Every entry must be given again exactly.

(Collection entries)
╭──

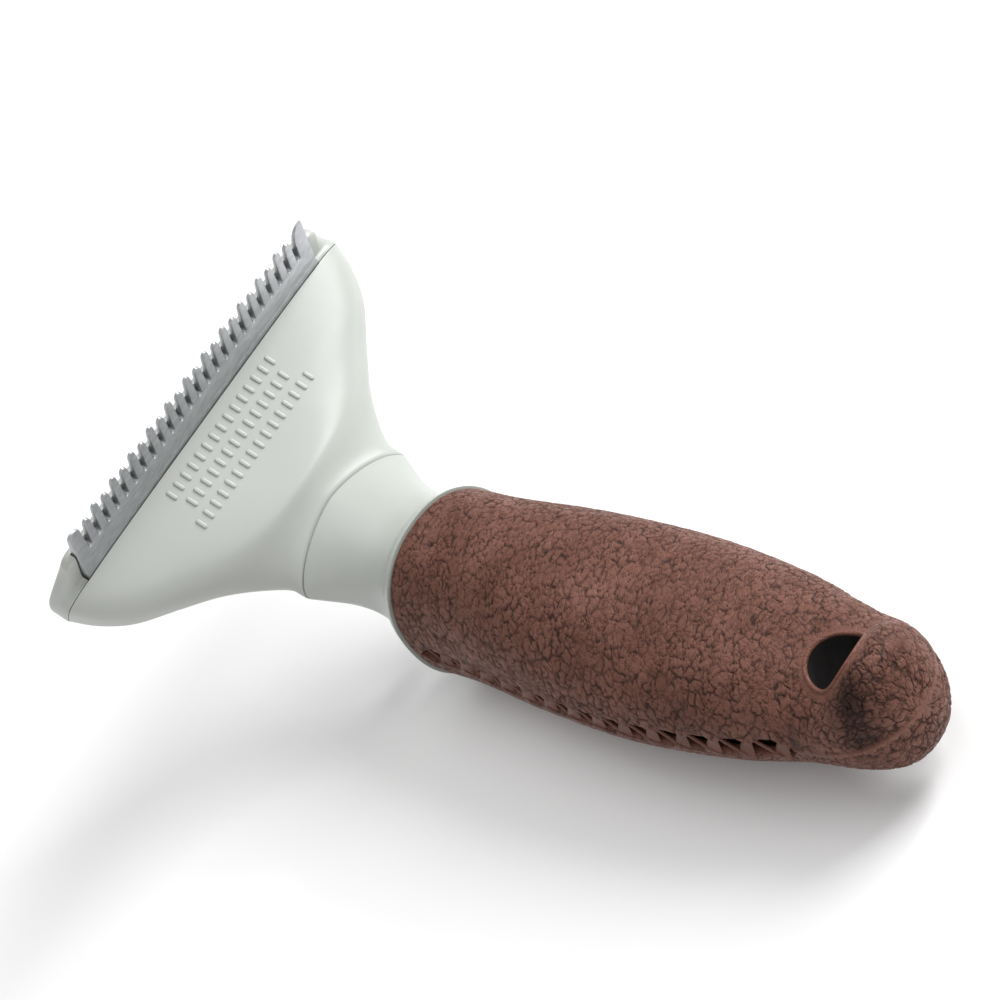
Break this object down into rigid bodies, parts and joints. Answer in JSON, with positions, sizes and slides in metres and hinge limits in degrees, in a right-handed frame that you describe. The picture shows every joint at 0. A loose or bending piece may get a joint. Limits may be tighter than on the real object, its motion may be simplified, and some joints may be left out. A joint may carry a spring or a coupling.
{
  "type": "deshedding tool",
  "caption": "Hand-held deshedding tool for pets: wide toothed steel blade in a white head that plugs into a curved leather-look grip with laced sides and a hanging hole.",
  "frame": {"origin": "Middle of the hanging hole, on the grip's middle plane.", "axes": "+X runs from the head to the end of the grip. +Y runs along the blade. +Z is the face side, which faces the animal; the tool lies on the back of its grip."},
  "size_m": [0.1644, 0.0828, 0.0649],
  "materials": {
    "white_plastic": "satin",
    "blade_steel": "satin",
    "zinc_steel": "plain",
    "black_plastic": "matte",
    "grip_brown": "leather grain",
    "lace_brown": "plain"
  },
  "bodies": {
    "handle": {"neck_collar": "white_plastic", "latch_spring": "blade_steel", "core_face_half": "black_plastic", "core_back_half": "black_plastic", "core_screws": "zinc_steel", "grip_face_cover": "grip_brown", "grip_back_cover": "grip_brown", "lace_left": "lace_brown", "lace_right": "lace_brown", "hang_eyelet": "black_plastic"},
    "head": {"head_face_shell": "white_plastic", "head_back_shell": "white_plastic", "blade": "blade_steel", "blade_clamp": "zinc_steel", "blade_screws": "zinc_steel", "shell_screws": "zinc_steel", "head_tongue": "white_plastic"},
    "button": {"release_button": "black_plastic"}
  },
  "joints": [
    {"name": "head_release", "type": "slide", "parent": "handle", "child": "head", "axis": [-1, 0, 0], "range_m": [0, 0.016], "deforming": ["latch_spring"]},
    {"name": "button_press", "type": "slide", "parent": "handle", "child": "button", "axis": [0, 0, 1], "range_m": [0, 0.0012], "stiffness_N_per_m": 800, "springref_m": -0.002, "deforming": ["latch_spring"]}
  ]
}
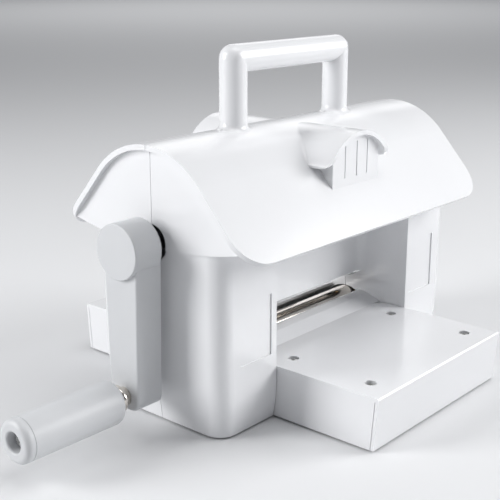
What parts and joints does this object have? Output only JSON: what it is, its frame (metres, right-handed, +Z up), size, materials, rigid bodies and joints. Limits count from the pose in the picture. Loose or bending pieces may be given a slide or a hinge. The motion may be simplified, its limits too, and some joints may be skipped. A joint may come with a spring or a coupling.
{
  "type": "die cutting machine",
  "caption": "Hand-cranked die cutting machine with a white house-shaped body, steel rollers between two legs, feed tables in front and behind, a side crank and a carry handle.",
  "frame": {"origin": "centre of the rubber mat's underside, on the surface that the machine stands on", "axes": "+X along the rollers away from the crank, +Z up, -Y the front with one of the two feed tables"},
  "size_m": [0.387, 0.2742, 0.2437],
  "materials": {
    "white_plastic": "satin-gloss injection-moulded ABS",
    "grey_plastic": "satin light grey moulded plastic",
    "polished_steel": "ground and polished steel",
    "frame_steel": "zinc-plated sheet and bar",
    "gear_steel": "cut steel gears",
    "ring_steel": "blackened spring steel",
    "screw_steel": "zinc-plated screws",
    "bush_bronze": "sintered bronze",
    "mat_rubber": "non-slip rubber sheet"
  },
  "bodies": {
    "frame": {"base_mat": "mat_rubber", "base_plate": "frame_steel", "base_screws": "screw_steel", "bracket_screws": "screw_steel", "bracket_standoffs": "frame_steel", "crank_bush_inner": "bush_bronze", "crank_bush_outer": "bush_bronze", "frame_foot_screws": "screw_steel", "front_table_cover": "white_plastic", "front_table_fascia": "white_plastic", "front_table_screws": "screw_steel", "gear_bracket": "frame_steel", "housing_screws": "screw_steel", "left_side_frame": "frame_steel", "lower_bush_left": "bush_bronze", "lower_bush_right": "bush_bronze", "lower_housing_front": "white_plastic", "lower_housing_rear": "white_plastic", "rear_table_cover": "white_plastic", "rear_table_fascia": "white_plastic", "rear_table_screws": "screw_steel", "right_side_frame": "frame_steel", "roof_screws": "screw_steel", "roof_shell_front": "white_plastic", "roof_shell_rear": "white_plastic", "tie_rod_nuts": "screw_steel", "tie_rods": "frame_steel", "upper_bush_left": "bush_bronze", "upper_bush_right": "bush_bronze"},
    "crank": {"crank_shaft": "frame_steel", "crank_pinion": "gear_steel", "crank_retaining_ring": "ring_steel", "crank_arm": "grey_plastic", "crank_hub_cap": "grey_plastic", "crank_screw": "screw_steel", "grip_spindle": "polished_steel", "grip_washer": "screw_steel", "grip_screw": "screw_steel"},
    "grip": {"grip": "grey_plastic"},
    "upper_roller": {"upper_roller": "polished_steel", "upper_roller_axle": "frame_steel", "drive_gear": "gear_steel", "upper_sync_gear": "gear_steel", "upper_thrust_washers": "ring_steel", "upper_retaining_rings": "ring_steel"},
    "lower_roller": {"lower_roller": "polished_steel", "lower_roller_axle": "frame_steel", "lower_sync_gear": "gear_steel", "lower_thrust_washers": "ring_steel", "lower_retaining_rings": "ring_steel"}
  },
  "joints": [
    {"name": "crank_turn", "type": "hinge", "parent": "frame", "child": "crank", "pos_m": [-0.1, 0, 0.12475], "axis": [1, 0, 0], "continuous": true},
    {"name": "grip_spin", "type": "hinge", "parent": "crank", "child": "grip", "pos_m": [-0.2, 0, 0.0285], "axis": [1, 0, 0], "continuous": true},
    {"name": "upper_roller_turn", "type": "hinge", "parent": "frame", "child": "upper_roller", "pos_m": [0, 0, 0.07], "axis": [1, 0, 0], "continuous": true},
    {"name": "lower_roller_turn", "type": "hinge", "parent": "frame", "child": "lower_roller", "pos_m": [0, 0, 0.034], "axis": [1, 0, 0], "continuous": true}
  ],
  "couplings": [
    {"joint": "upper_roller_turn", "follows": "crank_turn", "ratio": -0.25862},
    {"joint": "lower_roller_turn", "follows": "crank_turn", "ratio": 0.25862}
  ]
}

╰──

EXERCISE OUTPUT ->
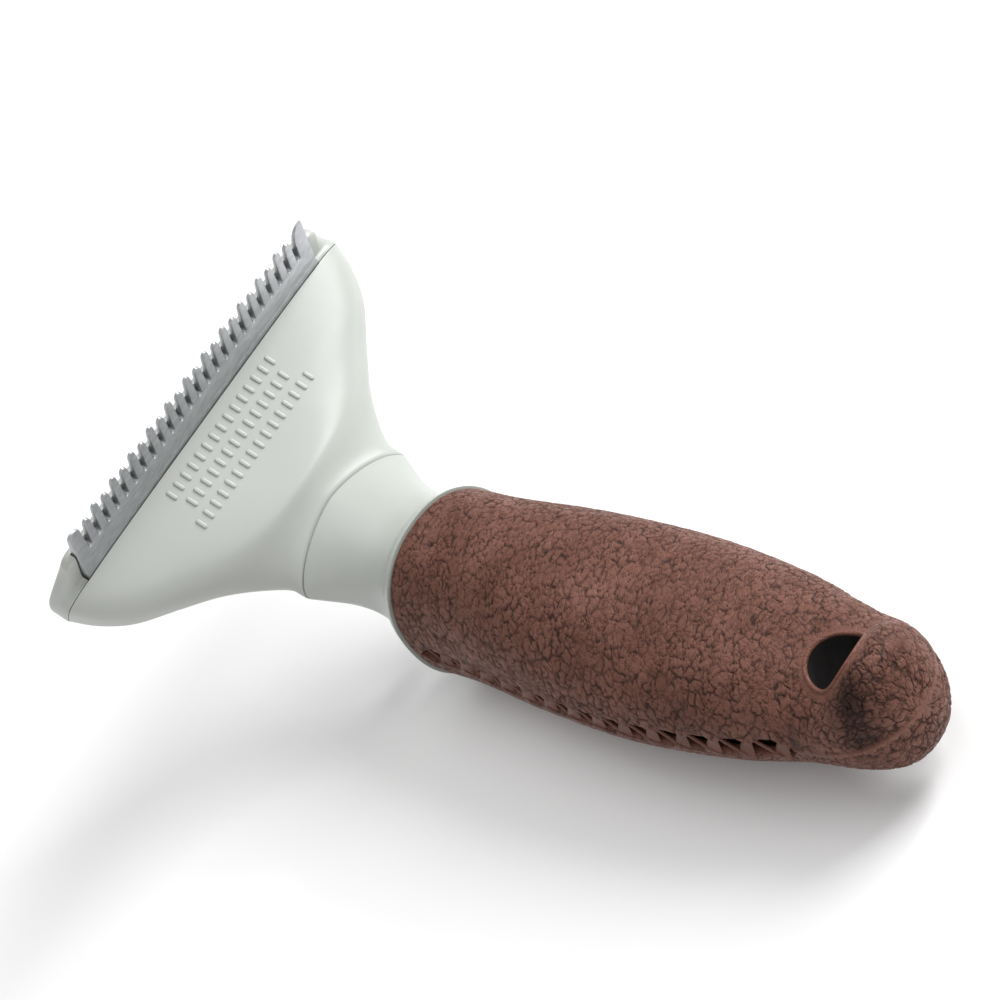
Break this object down into rigid bodies, parts and joints. Answer in JSON, with positions, sizes and slides in metres and hinge limits in degrees, in a right-handed frame that you describe. The picture shows every joint at 0. A loose or bending piece may get a joint. Limits may be tighter than on the real object, its motion may be simplified, and some joints may be left out. A joint may carry a spring or a coupling.
{
  "type": "deshedding tool",
  "caption": "Hand-held deshedding tool for pets: wide toothed steel blade in a white head that plugs into a curved leather-look grip with laced sides and a hanging hole.",
  "frame": {"origin": "Middle of the hanging hole, on the grip's middle plane.", "axes": "+X runs from the head to the end of the grip. +Y runs along the blade. +Z is the face side, which faces the animal; the tool lies on the back of its grip."},
  "size_m": [0.1644, 0.0828, 0.0649],
  "materials": {
    "white_plastic": "satin",
    "blade_steel": "satin",
    "zinc_steel": "plain",
    "black_plastic": "matte",
    "grip_brown": "leather grain",
    "lace_brown": "plain"
  },
  "bodies": {
    "handle": {"neck_collar": "white_plastic", "latch_spring": "blade_steel", "core_face_half": "black_plastic", "core_back_half": "black_plastic", "core_screws": "zinc_steel", "grip_face_cover": "grip_brown", "grip_back_cover": "grip_brown", "lace_left": "lace_brown", "lace_right": "lace_brown", "hang_eyelet": "black_plastic"},
    "head": {"head_face_shell": "white_plastic", "head_back_shell": "white_plastic", "blade": "blade_steel", "blade_clamp": "zinc_steel", "blade_screws": "zinc_steel", "shell_screws": "zinc_steel", "head_tongue": "white_plastic"},
    "button": {"release_button": "black_plastic"}
  },
  "joints": [
    {"name": "head_release", "type": "slide", "parent": "handle", "child": "head", "axis": [-1, 0, 0], "range_m": [0, 0.016], "deforming": ["latch_spring"]},
    {"name": "button_press", "type": "slide", "parent": "handle", "child": "button", "axis": [0, 0, 1], "range_m": [0, 0.0012], "stiffness_N_per_m": 800, "springref_m": -0.002, "deforming": ["latch_spring"]}
  ]
}
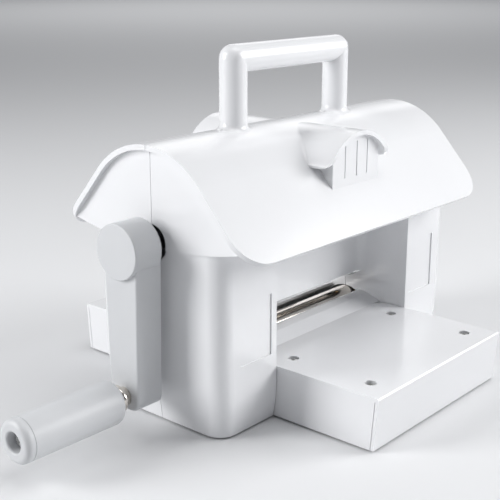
What parts and joints does this object have? Output only JSON: what it is, its frame (metres, right-handed, +Z up), size, materials, rigid bodies and joints. Limits count from the pose in the picture. Loose or bending pieces may be given a slide or a hinge. The motion may be simplified, its limits too, and some joints may be skipped. A joint may come with a spring or a coupling.
{
  "type": "die cutting machine",
  "caption": "Hand-cranked die cutting machine with a white house-shaped body, steel rollers between two legs, feed tables in front and behind, a side crank and a carry handle.",
  "frame": {"origin": "centre of the rubber mat's underside, on the surface that the machine stands on", "axes": "+X along the rollers away from the crank, +Z up, -Y the front with one of the two feed tables"},
  "size_m": [0.387, 0.2742, 0.2437],
  "materials": {
    "white_plastic": "satin-gloss injection-moulded ABS",
    "grey_plastic": "satin light grey moulded plastic",
    "polished_steel": "ground and polished steel",
    "frame_steel": "zinc-plated sheet and bar",
    "gear_steel": "cut steel gears",
    "ring_steel": "blackened spring steel",
    "screw_steel": "zinc-plated screws",
    "bush_bronze": "sintered bronze",
    "mat_rubber": "non-slip rubber sheet"
  },
  "bodies": {
    "frame": {"base_mat": "mat_rubber", "base_plate": "frame_steel", "base_screws": "screw_steel", "bracket_screws": "screw_steel", "bracket_standoffs": "frame_steel", "crank_bush_inner": "bush_bronze", "crank_bush_outer": "bush_bronze", "frame_foot_screws": "screw_steel", "front_table_cover": "white_plastic", "front_table_fascia": "white_plastic", "front_table_screws": "screw_steel", "gear_bracket": "frame_steel", "housing_screws": "screw_steel", "left_side_frame": "frame_steel", "lower_bush_left": "bush_bronze", "lower_bush_right": "bush_bronze", "lower_housing_front": "white_plastic", "lower_housing_rear": "white_plastic", "rear_table_cover": "white_plastic", "rear_table_fascia": "white_plastic", "rear_table_screws": "screw_steel", "right_side_frame": "frame_steel", "roof_screws": "screw_steel", "roof_shell_front": "white_plastic", "roof_shell_rear": "white_plastic", "tie_rod_nuts": "screw_steel", "tie_rods": "frame_steel", "upper_bush_left": "bush_bronze", "upper_bush_right": "bush_bronze"},
    "crank": {"crank_shaft": "frame_steel", "crank_pinion": "gear_steel", "crank_retaining_ring": "ring_steel", "crank_arm": "grey_plastic", "crank_hub_cap": "grey_plastic", "crank_screw": "screw_steel", "grip_spindle": "polished_steel", "grip_washer": "screw_steel", "grip_screw": "screw_steel"},
    "grip": {"grip": "grey_plastic"},
    "upper_roller": {"upper_roller": "polished_steel", "upper_roller_axle": "frame_steel", "drive_gear": "gear_steel", "upper_sync_gear": "gear_steel", "upper_thrust_washers": "ring_steel", "upper_retaining_rings": "ring_steel"},
    "lower_roller": {"lower_roller": "polished_steel", "lower_roller_axle": "frame_steel", "lower_sync_gear": "gear_steel", "lower_thrust_washers": "ring_steel", "lower_retaining_rings": "ring_steel"}
  },
  "joints": [
    {"name": "crank_turn", "type": "hinge", "parent": "frame", "child": "crank", "pos_m": [-0.1, 0, 0.12475], "axis": [1, 0, 0], "continuous": true},
    {"name": "grip_spin", "type": "hinge", "parent": "crank", "child": "grip", "pos_m": [-0.2, 0, 0.0285], "axis": [1, 0, 0], "continuous": true},
    {"name": "upper_roller_turn", "type": "hinge", "parent": "frame", "child": "upper_roller", "pos_m": [0, 0, 0.07], "axis": [1, 0, 0], "continuous": true},
    {"name": "lower_roller_turn", "type": "hinge", "parent": "frame", "child": "lower_roller", "pos_m": [0, 0, 0.034], "axis": [1, 0, 0], "continuous": true}
  ],
  "couplings": [
    {"joint": "upper_roller_turn", "follows": "crank_turn", "ratio": -0.25862},
    {"joint": "lower_roller_turn", "follows": "crank_turn", "ratio": 0.25862}
  ]
}